On Thursday morning we ate breakfast just as the front blew through, shifting the wind to the north and dropping a light rain on our dry tents. We packed up and again got wet pulling the boats over the remaining mile of shallow ledges and flutes to the pick up point where Manuel and Inez Hardwick met us at exactly 10:00 AM. The dropping temperatures and 25 mph winds reminded us that the river never gives up! We were glad to be in a warm truck and back on the road home.
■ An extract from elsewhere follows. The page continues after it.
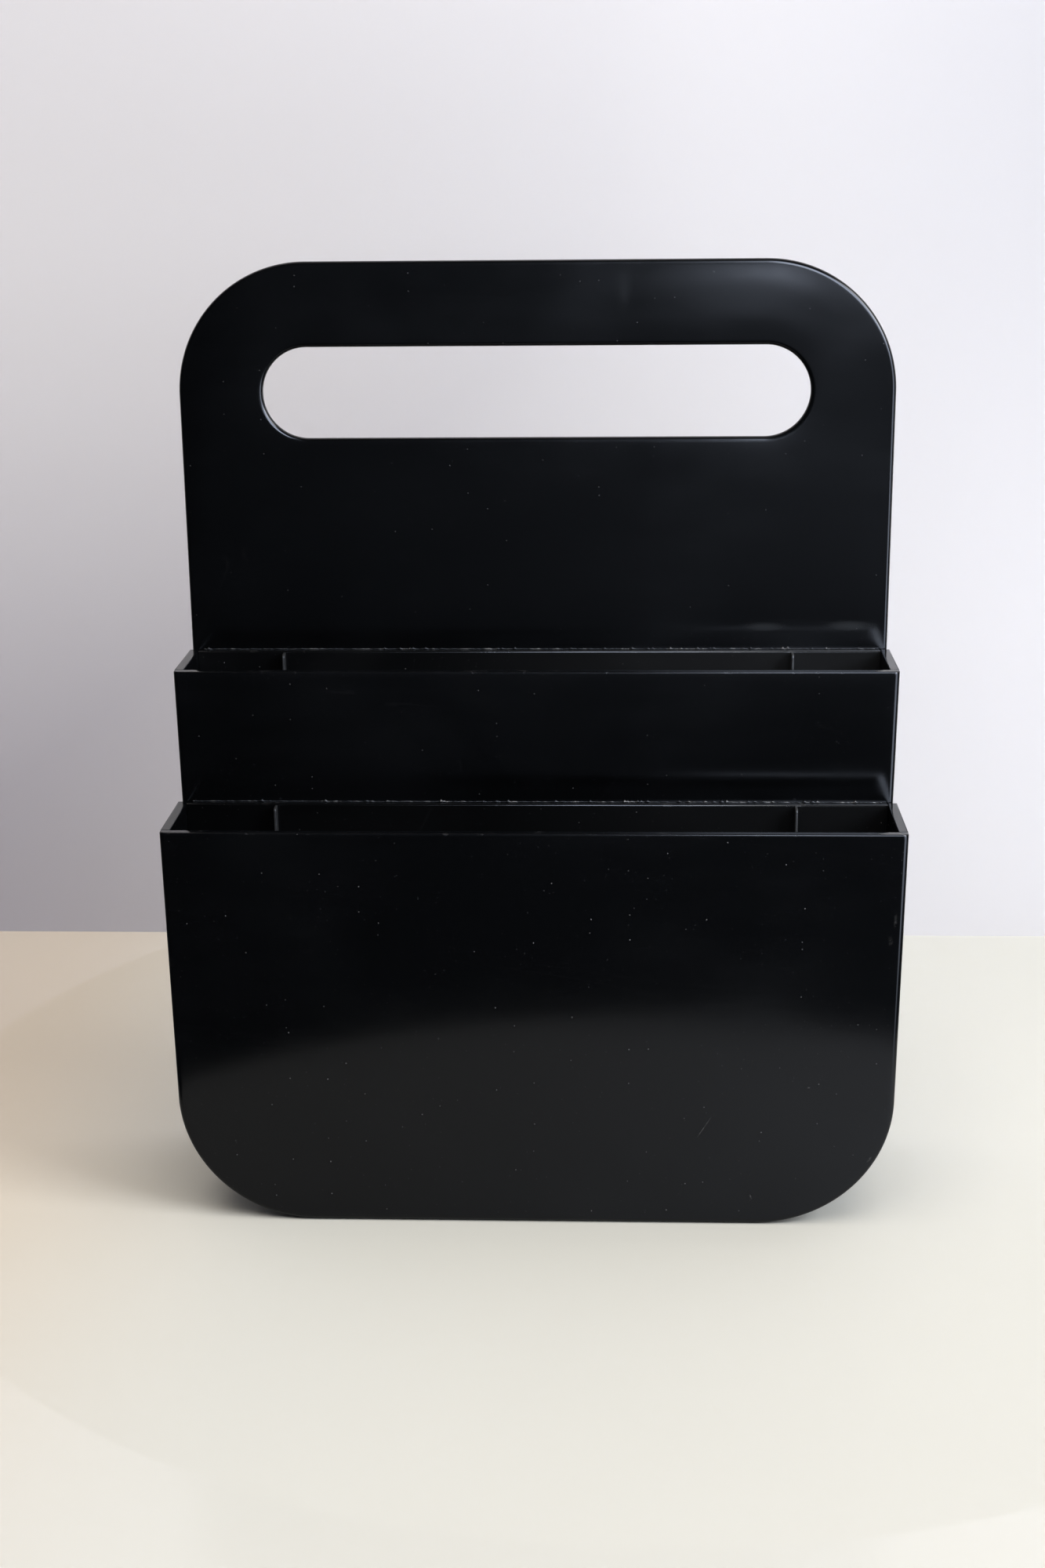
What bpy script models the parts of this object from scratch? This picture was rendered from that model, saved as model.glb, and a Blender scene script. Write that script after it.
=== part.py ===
"""Carry-handled desk file rack: a tall back panel with a hand slot and two stepped, open-topped pockets.

Every wall is a flat plate or a bent strip of black plastic, cemented to its neighbour face to face.
The part's frame: X across the width, -Y towards the front, Z up, origin on the table under the centre.
All sizes are in metres.
"""
from math import atan, cos, pi, radians, sin, sqrt

import bmesh
import bpy

JOINT_GAP = 0.0003               # cement line between two pieces that touch

# Back panel
PANEL_WIDTH = 0.305
PANEL_HEIGHT = 0.400
PANEL_THICKNESS = 0.004
PANEL_CORNER_RADIUS = 0.0555
PANEL_EDGE_RADIUS = 0.0018

# Hand slot through the back panel
SLOT_LENGTH = 0.233
SLOT_HEIGHT = 0.0385
SLOT_CENTRE_HEIGHT = 0.3452

# Pockets: the same walls and corners, at two heights
WALL = 0.004
REAR_PLATE_THICKNESS = 0.003
POCKET_TAPER = 0.0135            # how far each side leans out, per metre of height
POCKET_CORNER_RADIUS = 0.0575
POCKET_FRONT_EDGE_RADIUS = 0.0022
SHEET_EDGE_RADIUS = 0.0004
RIB_THICKNESS = 0.001            # the two upright ribs on each rear plate, which guide a folder's edges
RIB_DEPTH = 0.005
RIB_EDGE_RADIUS = 0.0002
RIB_SPACING = 0.222              # between the centres of a pocket's two ribs
RIB_DROP = 0.0005                # how far a rib's top stays below the rim
POCKETS = (
    {"name": "mid_pocket", "rim_height": 0.2333, "rim_width": 0.3068, "depth": 0.0415},
    {"name": "front_pocket", "rim_height": 0.1760, "rim_width": 0.3080, "depth": 0.0445},
)

TOTAL_DEPTH = PANEL_THICKNESS + sum(pocket["depth"] for pocket in POCKETS)
PANEL_FRONT_Y = TOTAL_DEPTH / 2 - PANEL_THICKNESS

CORNER_STEPS = 20                # straight facets in a quarter of a large corner
SLOT_END_STEPS = 32              # straight facets in each half-round end of the slot
EDGE_STEPS = 3                   # facets across a rounded edge
SHARP_ANGLE = radians(35)
MERGE_DISTANCE = 0.00001
FLAT_ANGLE = radians(0.5)

BLACK = (0.010, 0.011, 0.012, 1.0)
GLOSS_ROUGHNESS = 0.28


def new_collection():
    collection = bpy.data.collections.new("desk_file_rack")
    bpy.context.scene.collection.children.link(collection)
    return collection


def plastic(part_name):
    """Glossy black plastic for one part."""
    material = bpy.data.materials.new(part_name + "_plastic")
    material.use_nodes = True
    shader = material.node_tree.nodes["Principled BSDF"]
    shader.inputs["Base Color"].default_value = BLACK
    shader.inputs["Roughness"].default_value = GLOSS_ROUGHNESS
    shader.inputs["Metallic"].default_value = 0.0
    return material


def arc(centre, radius, start, end, steps):
    """Points along a circle from one angle to another, both ends included."""
    points = []
    for step in range(steps + 1):
        angle = start + (end - start) * step / steps
        points.append((centre[0] + radius * cos(angle), centre[1] + radius * sin(angle)))
    return points


def rounded_rectangle(half_width, low, high, radius):
    """Outline of an upright rectangle with four equal round corners."""
    centre_x = half_width - radius
    right = arc((centre_x, low + radius), radius, -pi / 2, 0, CORNER_STEPS)
    right += arc((centre_x, high - radius), radius, 0, pi / 2, CORNER_STEPS)
    return right + [(-x, z) for x, z in reversed(right)]


def stadium(half_length, centre_height, radius):
    """Outline of a slot with half-round ends."""
    centre_x = half_length - radius
    right = arc((centre_x, centre_height), radius, -pi / 2, pi / 2, SLOT_END_STEPS)
    return right + [(-x, z) for x, z in reversed(right)]


def corner_centre_x(pocket):
    """Distance from the middle to the centre of a pocket's bottom corners."""
    base_half_width = pocket["rim_width"] / 2 - POCKET_TAPER * pocket["rim_height"]
    slant = sqrt(1 + POCKET_TAPER ** 2)
    return base_half_width + POCKET_CORNER_RADIUS * (POCKET_TAPER - slant)


def pocket_outline(pocket, inset):
    """Front view of a pocket, right rim to left rim, moved inwards by inset from its outer face."""
    lean = atan(POCKET_TAPER)
    rim_x = pocket["rim_width"] / 2 - inset * sqrt(1 + POCKET_TAPER ** 2)
    right = [(rim_x, pocket["rim_height"])]
    right += arc((corner_centre_x(pocket), POCKET_CORNER_RADIUS), POCKET_CORNER_RADIUS - inset,
                 -lean, -pi / 2, CORNER_STEPS)
    return right + [(-x, z) for x, z in reversed(right)]


def floor_height(pocket, x):
    """Height of the top of the pocket's floor at a distance x from the middle."""
    centre_x = corner_centre_x(pocket)
    inner_radius = POCKET_CORNER_RADIUS - WALL
    if x <= centre_x:
        return WALL
    return POCKET_CORNER_RADIUS - sqrt(inner_radius ** 2 - (x - centre_x) ** 2)


def flat_curve(name, outlines, extrude, edge_radius=0.0):
    """2D curve in the XZ plane, filled both sides, facing the front."""
    curve = bpy.data.curves.new(name, "CURVE")
    curve.dimensions = "2D"
    curve.fill_mode = "BOTH"
    curve.extrude = extrude
    curve.bevel_depth = edge_radius
    curve.bevel_resolution = EDGE_STEPS - 1
    for outline in outlines:
        spline = curve.splines.new("POLY")
        spline.points.add(len(outline) - 1)
        for point, (x, z) in zip(spline.points, outline):
            point.co = (x, z, 0, 1)
        spline.use_cyclic_u = True
    guide = bpy.data.objects.new(name + "_outline", curve)
    guide.rotation_euler = (pi / 2, 0, 0)
    return guide


def plate(collection, name, outlines, front_y, back_y, edge_radius=0.0):
    """Closed plate between two depths, made a mesh from its filled outline."""
    thickness = back_y - front_y
    guide = flat_curve(name, outlines, thickness / 2 - edge_radius, edge_radius)
    guide.location = (0, (front_y + back_y) / 2, 0)
    collection.objects.link(guide)
    bpy.context.view_layer.update()
    depsgraph = bpy.context.evaluated_depsgraph_get()
    mesh = bpy.data.meshes.new_from_object(guide.evaluated_get(depsgraph))
    mesh.name = name
    body = bmesh.new()
    body.from_mesh(mesh)
    bmesh.ops.remove_doubles(body, verts=body.verts, dist=MERGE_DISTANCE)
    bmesh.ops.recalc_face_normals(body, faces=body.faces)
    body.to_mesh(mesh)
    body.free()
    part = bpy.data.objects.new(name, mesh)
    part.matrix_world = guide.matrix_world
    collection.objects.link(part)
    bpy.data.curves.remove(guide.data)
    return part


def round_edges(part, rim_height, front_radius):
    """Round a plate's corners: the outline of its front face by front_radius, its rim only slightly."""
    body = bmesh.new()
    body.from_mesh(part.data)
    bmesh.ops.dissolve_limit(body, angle_limit=FLAT_ANGLE, verts=body.verts, edges=body.edges)
    weights = body.edges.layers.float.new("bevel_weight_edge")
    front = max(vert.co.z for vert in body.verts)
    for edge in body.edges:
        on_front = all(abs(vert.co.z - front) < MERGE_DISTANCE for vert in edge.verts)
        on_rim = all(abs(vert.co.y - rim_height) < MERGE_DISTANCE for vert in edge.verts)
        if on_rim:
            edge[weights] = SHEET_EDGE_RADIUS / front_radius
        elif on_front:
            edge[weights] = 1.0
    body.to_mesh(part.data)
    body.free()
    bevel = part.modifiers.new("rounded_edges", "BEVEL")
    bevel.limit_method = "WEIGHT"
    bevel.width = front_radius
    bevel.segments = EDGE_STEPS


def finish(part):
    part.data.shade_smooth()
    part.data.set_sharp_from_angle(angle=SHARP_ANGLE)
    part.data.materials.append(plastic(part.name))


def build_panel(collection):
    outer = rounded_rectangle(PANEL_WIDTH / 2 - PANEL_EDGE_RADIUS, PANEL_EDGE_RADIUS,
                              PANEL_HEIGHT - PANEL_EDGE_RADIUS, PANEL_CORNER_RADIUS - PANEL_EDGE_RADIUS)
    slot = stadium(SLOT_LENGTH / 2 + PANEL_EDGE_RADIUS, SLOT_CENTRE_HEIGHT,
                   SLOT_HEIGHT / 2 + PANEL_EDGE_RADIUS)
    panel = plate(collection, "back_panel", [outer, slot], PANEL_FRONT_Y,
                  PANEL_FRONT_Y + PANEL_THICKNESS, PANEL_EDGE_RADIUS)
    finish(panel)


def build_rib(collection, name, pocket, centre_x, back_y):
    outer_face = abs(centre_x) + RIB_THICKNESS / 2
    low = floor_height(pocket, outer_face) + JOINT_GAP
    high = pocket["rim_height"] - RIB_DROP
    centre = (centre_x, back_y - RIB_DEPTH / 2, (low + high) / 2)
    bpy.ops.mesh.primitive_cube_add(size=1, location=centre)
    rib = bpy.context.object
    rib.name = name
    rib.data.name = name
    rib.scale = (RIB_THICKNESS, RIB_DEPTH, high - low)
    bpy.ops.object.transform_apply(location=False, rotation=False, scale=True)
    for owner in rib.users_collection:
        owner.objects.unlink(rib)
    collection.objects.link(rib)
    bevel = rib.modifiers.new("rounded_edges", "BEVEL")
    bevel.width = RIB_EDGE_RADIUS
    bevel.segments = EDGE_STEPS
    finish(rib)


def build_pocket(collection, pocket, back_y):
    """One pocket standing in front of the face at back_y; returns the depth of its own front face."""
    name = pocket["name"]
    rim_height = pocket["rim_height"]
    front_y = back_y - pocket["depth"]
    band_front = front_y + WALL + JOINT_GAP
    band_back = back_y - JOINT_GAP
    rear_plate_front = band_back - REAR_PLATE_THICKNESS

    front_plate = plate(collection, name + "_front_plate", [pocket_outline(pocket, 0.0)],
                        front_y, front_y + WALL)
    round_edges(front_plate, rim_height, POCKET_FRONT_EDGE_RADIUS)
    finish(front_plate)

    band_outline = pocket_outline(pocket, 0.0) + pocket_outline(pocket, WALL)[::-1]
    band = plate(collection, name + "_side_band", [band_outline], band_front, band_back)
    round_edges(band, rim_height, SHEET_EDGE_RADIUS)
    finish(band)

    rear_plate = plate(collection, name + "_rear_plate", [pocket_outline(pocket, WALL + JOINT_GAP)],
                       rear_plate_front, band_back)
    round_edges(rear_plate, rim_height, SHEET_EDGE_RADIUS)
    finish(rear_plate)

    for side, direction in (("left", -1), ("right", 1)):
        build_rib(collection, name + "_" + side + "_rib", pocket, direction * RIB_SPACING / 2,
                  rear_plate_front - JOINT_GAP)
    return front_y


def main():
    for existing in list(bpy.data.objects):
        bpy.data.objects.remove(existing)
    collection = new_collection()
    build_panel(collection)
    face_y = PANEL_FRONT_Y
    for pocket in POCKETS:
        face_y = build_pocket(collection, pocket, face_y)


main()
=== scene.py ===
from math import atan, cos, pi, radians, sin, sqrt
from random import Random

import bmesh
import bpy
from mathutils import Matrix, Vector


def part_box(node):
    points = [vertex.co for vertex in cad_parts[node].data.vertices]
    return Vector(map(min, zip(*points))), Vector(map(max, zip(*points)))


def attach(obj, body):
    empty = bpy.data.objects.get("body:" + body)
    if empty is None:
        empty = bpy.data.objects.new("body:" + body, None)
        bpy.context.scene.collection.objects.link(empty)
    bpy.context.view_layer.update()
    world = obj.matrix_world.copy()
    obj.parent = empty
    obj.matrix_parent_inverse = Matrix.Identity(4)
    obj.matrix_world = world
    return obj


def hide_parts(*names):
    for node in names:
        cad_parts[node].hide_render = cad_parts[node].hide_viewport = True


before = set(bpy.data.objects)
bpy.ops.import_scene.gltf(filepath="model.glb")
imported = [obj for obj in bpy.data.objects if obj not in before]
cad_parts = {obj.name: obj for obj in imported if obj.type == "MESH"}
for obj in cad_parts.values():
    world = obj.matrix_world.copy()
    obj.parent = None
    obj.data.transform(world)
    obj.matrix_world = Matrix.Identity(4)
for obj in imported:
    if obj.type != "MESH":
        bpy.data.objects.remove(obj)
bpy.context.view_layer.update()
scene = bpy.context.scene
print("frame loaded:", len(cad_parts), "parts")


cameraPlace = {
    "position": (0.0355, -0.9313, 0.4644),
    "turn": radians(-2.516),        # to the right of straight ahead
    "down": radians(16.746),
    "roll": radians(-0.605),
    "lens": 52.26,
    "sensor": 36.0,
}


def makeCamera(place):
    data = bpy.data.cameras.new("frontCamera")
    data.lens = place["lens"]
    data.sensor_width = place["sensor"]
    camera = bpy.data.objects.new("frontCamera", data)
    scene.collection.objects.link(camera)
    aim = Matrix.Rotation(-place["turn"], 4, "Z") @ Matrix.Rotation(pi / 2 - place["down"], 4, "X")
    camera.matrix_world = Matrix.Translation(place["position"]) @ aim @ Matrix.Rotation(place["roll"], 4, "Z")
    scene.camera = camera


makeCamera(cameraPlace)
print("camera placed")


class Wire:
    # One output socket of a node tree, which can be used in sums.
    def __init__(self, tree, socket=None):
        self.tree = tree
        self.socket = socket

    def add(self, kind, settings=None, values=None, out=0):
        node = self.tree.nodes.new(kind)
        for name, setting in (settings or {}).items():
            setattr(node, name, setting)
        for name, value in (values or {}).items():
            if isinstance(value, Wire):
                self.tree.links.new(value.socket, node.inputs[name])
            else:
                node.inputs[name].default_value = value
        return Wire(self.tree, node.outputs[out])

    def maths(self, operation, *others):
        return self.add("ShaderNodeMath", {"operation": operation}, dict(enumerate((self, *others))))

    def __add__(self, other):
        return self.maths("ADD", other)

    def __sub__(self, other):
        return self.maths("SUBTRACT", other)

    def __rsub__(self, other):
        return self.add("ShaderNodeMath", {"operation": "SUBTRACT"}, {0: other, 1: self})

    def __mul__(self, other):
        return self.maths("MULTIPLY", other)

    __radd__ = __add__
    __rmul__ = __mul__


def objectPlace(start):
    return start.add("ShaderNodeTexCoord", out="Object")


def stretched(place, sizes, turn=(0, 0, 0), shift=(0, 0, 0)):
    # Turned first and then divided by the sizes, so that a pattern is drawn out along the turned axes.
    return place.add("ShaderNodeMapping", {"vector_type": "TEXTURE"},
                     {"Vector": place, "Scale": sizes, "Rotation": turn, "Location": shift})


def noise(place, scale, detail=2.0, roughness=0.5, distortion=0.0):
    return place.add("ShaderNodeTexNoise", {}, {"Vector": place, "Scale": scale, "Detail": detail,
                                               "Roughness": roughness, "Distortion": distortion})


def soften(value, low, high, fromValue=0.0, toValue=1.0):
    # A smooth step: fromValue up to low, toValue from high on.
    return value.add("ShaderNodeMapRange", {"interpolation_type": "SMOOTHSTEP"},
                     {"Value": value, "From Min": low, "From Max": high, "To Min": fromValue, "To Max": toValue})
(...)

The Devil's River is a different river - pure, clear, and spring-fed. We put in at 380 cfs. That is not enough for the upper part to be enjoyable. More water would make the lower part more difficult. This is a "wet" trip - you will be in an out of your boat and usually wet to your waist because of the shallows, the lining, or the portages. We paddled 32.75 miles over four days, yet we spent a total of 215 hours actually paddling ( excluding lunch and hiking ) That is a very slow 1.5 mph on a river where we had hoped to make between 2 and 3 mph! The exertion was more than we bargained for, and, as a result, we did not do as much hiking and off-river exploration as we would have liked. Of course, the landowner trespass problem makes this a problem, too. But, we did accomplish our goal of gathering basic river running information about the river. The Devil's River is an untarnished jewel in the wild resources of Texas. If it is difficult river to run, then it is also relatively pristine. Perhaps the development of recreation along the river can be done in such a way as to protect its special quality for it is certainly a special river.